Bucai explains that one of the great challenges in LatAm for the BNPL model has to do with the implementation times of companies, especially large ones. “Not even all of the main e-commerce companies in LatAm have solutions of this type implemented. They have all looked into it, but the problem is always in the teams’ timing,” he says. He projects that in about five more years BNPL will be widely used in the region.

A BNPL B2B Made in Brazil

Eduardo Rossi, co-founder and CEO of PayHop (Brazil), met Arthur Fontana (co-founder and CTO) through a group of friends. They got along well and kept in touch. Over time, they saw an opportunity in the change of regulation that the Central Bank of Brazil made in relation to credit card charges. This is how PayHop was born: a BNPL startup focused not on consumers but on retailers, that is, B2B. They work with suppliers on the one hand, and with SMEs on the other.

Rossi explains his model from Sao Paulo: “We use the retailers’ credit card receivables as a collateral for their suppliers’ orders —allowing for better terms with zero cost (supplier pays a fee for our service).”
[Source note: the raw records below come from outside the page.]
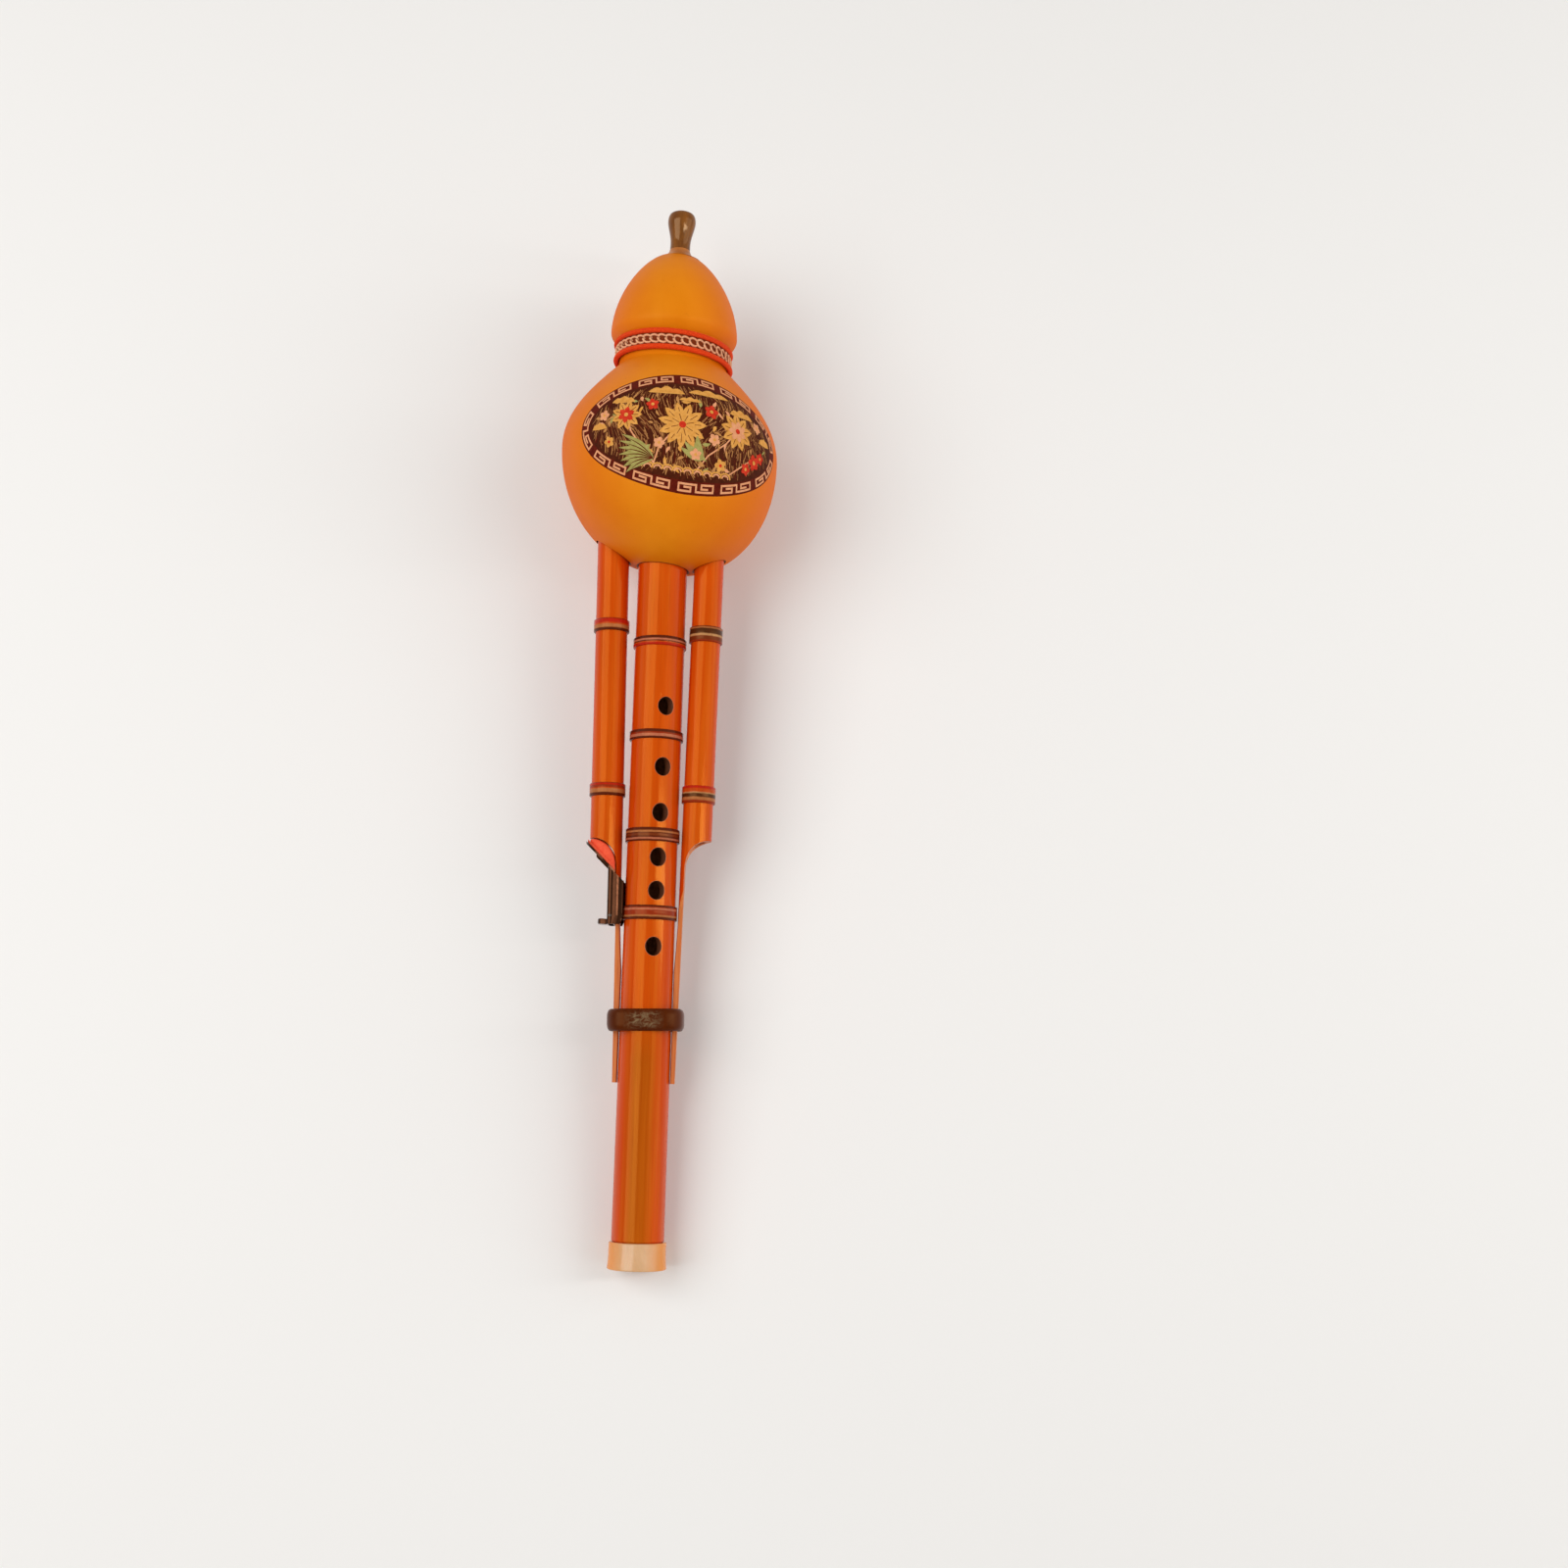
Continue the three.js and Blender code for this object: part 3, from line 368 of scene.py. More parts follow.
FIBRE = {"tint": (1, 1, 1), "noise": (2200, 2, 0.5, 0.03), "span": (0.35, 0.7)}
DRILLED = {"level": 0.2, "tint": (1, 1, 1), "noise": (900, 2, 0.5, 0.05), "span": (0, 1), "bump": 0}
WORN = {"level": 0.4, "noise": (1800, 2, 0.5), "span": (0.35, 0.7), "bump": 0}
STRANDS = {"level": 0.25, "tint": (1, 0.6, 0.4), "noise": (3200, 2, 0.6), "bump": 0.35}
STRANDS.update(Sheen_Weight=0.1, Sheen_Tint=(1, 0.5, 0.3, 1))

BAMBOO = lacquer_look("lacquered_bamboo")
MELODY = lacquer_look("lacquered_melody_pipe", 0.086)
BORE = grain_look("bore", (0.3, 0.11, 0.04), (0.5, 0.22, 0.09), 0.8)
RAW = grain_look("raw_bamboo", (0.6, 0.17, 0.05), (0.85, 0.36, 0.16), 0.5, **FIBRE)
TAIL_EDGE = grain_look("cut_bamboo", (0.56, 0.13, 0.02), (0.7, 0.21, 0.045), 0.35, bump=0.1, **FIBRE)
# The finger holes' walls are painted near black: painted shade inside the holes.
HOLE_SHADE = grain_look("hole_wall_shade", (0.055, 0.015, 0.005), (0.12, 0.035, 0.012), 0.6, **DRILLED)
RIM = grain_look("hole_rim", (0.42, 0.1, 0.035), (0.6, 0.19, 0.085), 0.35, **WORN)
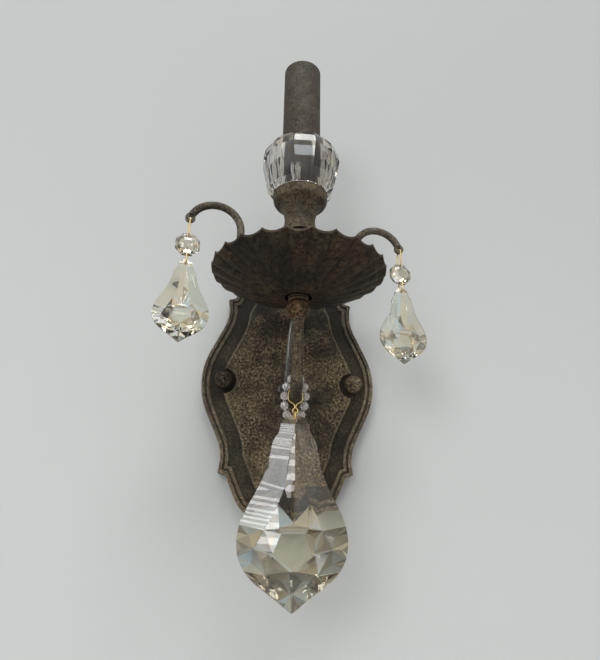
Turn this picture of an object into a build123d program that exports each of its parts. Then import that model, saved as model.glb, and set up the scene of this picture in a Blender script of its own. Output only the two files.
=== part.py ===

The CEO explains that SMEs are in great need of this type of service: “Typically, the large banks don’t satisfactorily address the credit demand of the SMB clients. It is expensive and a poor/complex journey. Any company, particularly retailers, needs new tools and ways to obtain better working capital solutions”.

Regarding B2B BNPL as a business, Rossi says that it allows sustained growth in the medium-long term and that, compared to B2C companies, the adoption processes tend to be slower. “However, when you gain traction and have multiple companies selling your product at the same time to thousands of retailers, that creates economies of scale with more stickiness and higher switching costs.”